Не буду описывать, как мы с Быковым и Козаковым, медленно осознавая, но все равно еще не до конца, ужас случившегося, брели по лестнице вниз, к раздевалке, как вышел уже одетый (была зима) Ефремов, едущий в «Современник» играть в спектакле, как отозвал Ролана в сторонку и предложил ему, чтобы «спасти» свою роль, играть Пушкина вторым составом (а первым будет Ефремов), — и с каким лицом отошел к нам Ролан, чтобы сказать об этом; все это уже иная, другая реальность, о которой говорить — все равно что наблюдать или рассказывать, как живое и прекрасное существо, какая-нибудь дивная белокрылая птица, издохнув, начинает разлагаться прямо на твоих глазах.

Из четырех пушкинистов, видевших этот прогон, трое уже умерли: и Фейнберг, и Цявловская, и Эйдельман. Остался один я.

Этот день — один из самых печальных дней моей жизни. В этот день случилась великая беда, не родилось лучезарное событие в русском театре, погибло чудо искусства.
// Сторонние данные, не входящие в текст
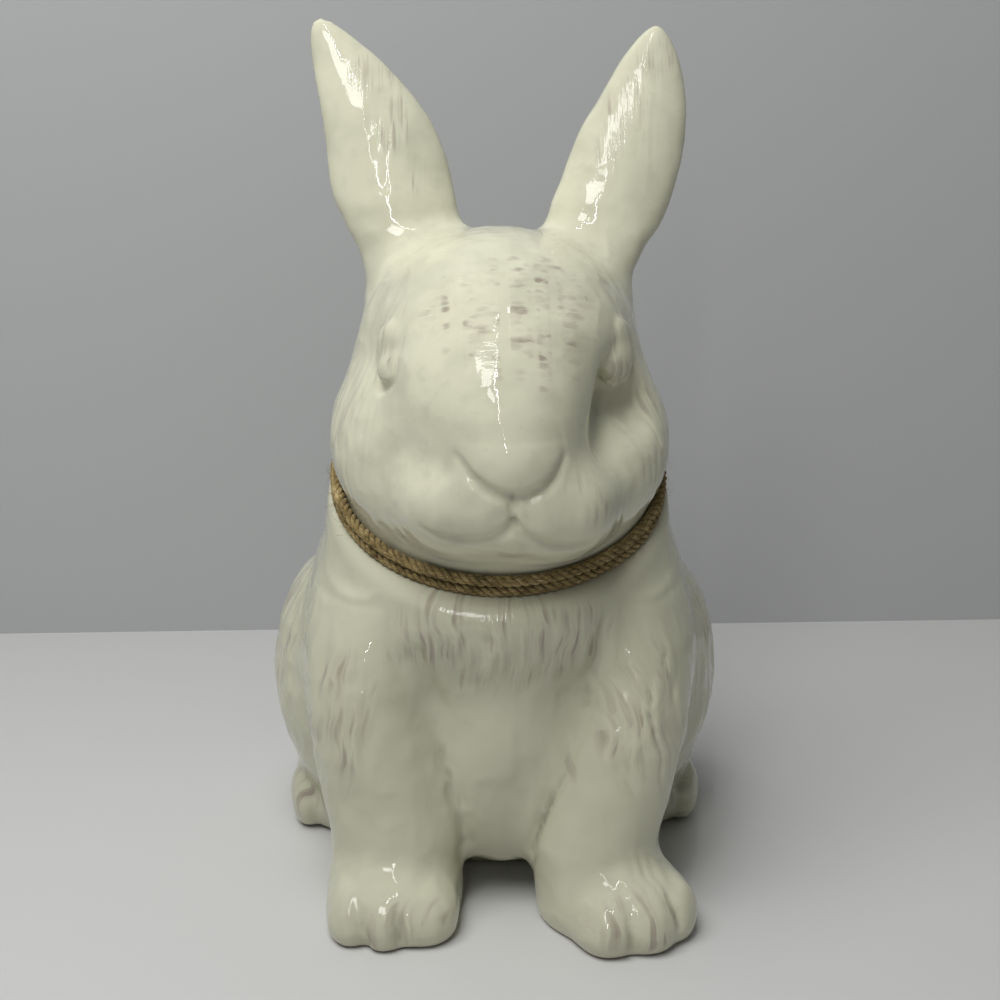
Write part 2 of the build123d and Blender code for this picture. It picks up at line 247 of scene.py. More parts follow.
# Twisted rope: strands wound round a route, each with its own twist of yarn
def twistedRope():
    g, given = newGroup("twistedRope", "GeometryNodeTree", {"Geometry": "Geometry"}, {
        "Geometry": "Geometry", "Strands": "Int", "Lay": "Float", "Strand Radius": "Float",
        "Winding Radius": "Float", "Yarn Lay": "Float", "Unevenness": "Float", "Step": "Float",
        "Fray From": "Float", "Fray Spread": "Float", "Seed": "Float", "Material": "Material",
    })
    fullTurn, driftScale, strandShift, notch = 2 * math.pi, 260, 7.3, -0.2
    curve = node(g, "GeometryNodeMeshToCurve", {"Mesh": given["Geometry"]})
    even = node(g, "GeometryNodeResampleCurve", {"Curve": curve, "Length": given["Step"]}, mode="LENGTH")
    copies = node(g, "GeometryNodeDuplicateElements", {
        "Geometry": even, "Amount": given["Strands"],
    }, domain="SPLINE")
    number = copies.outputs["Duplicate Index"]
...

Спектакль, впрочем, вскоре ожил — правда, очень ненадолго — в другой постановке и другом составе; Стриженов аристократически блестяще играл Николая I, а в роли Пушкина был Ефремов. «Старый Новый год» получился очень смешной и имел огромный успех, по спектаклю впоследствии даже фильм сняли, так что все кончилось благополучно.

До сих пор, вспоминая и рассказывая то, что здесь написано, я испытываю беспомощную тоску по тому невыразимому чувству полета, захватывающего дух, по пространству того счастливого, невозвратимого сна. А время идет, и, может быть, нет уже людей, которые прожили и приняли виденное так, как мы, четверо «специалистов». Чудо погибло, и память о нем умирает. Скоро она совсем исчезнет. И, наверное, лишь звуки-слова пушкинской роли Ролана Быкова — подобно голосам египетских жрецов, застывшим в недрах пирамиды, на стенах гробницы, — останутся на стенах фойе Московского Художественного театра. А больше ничего не останется — только вот эта фотография.

Этот мемуарный очерк написан для сборника «Тайны пушкинского слова», который готовит к печати Московский детский фонд.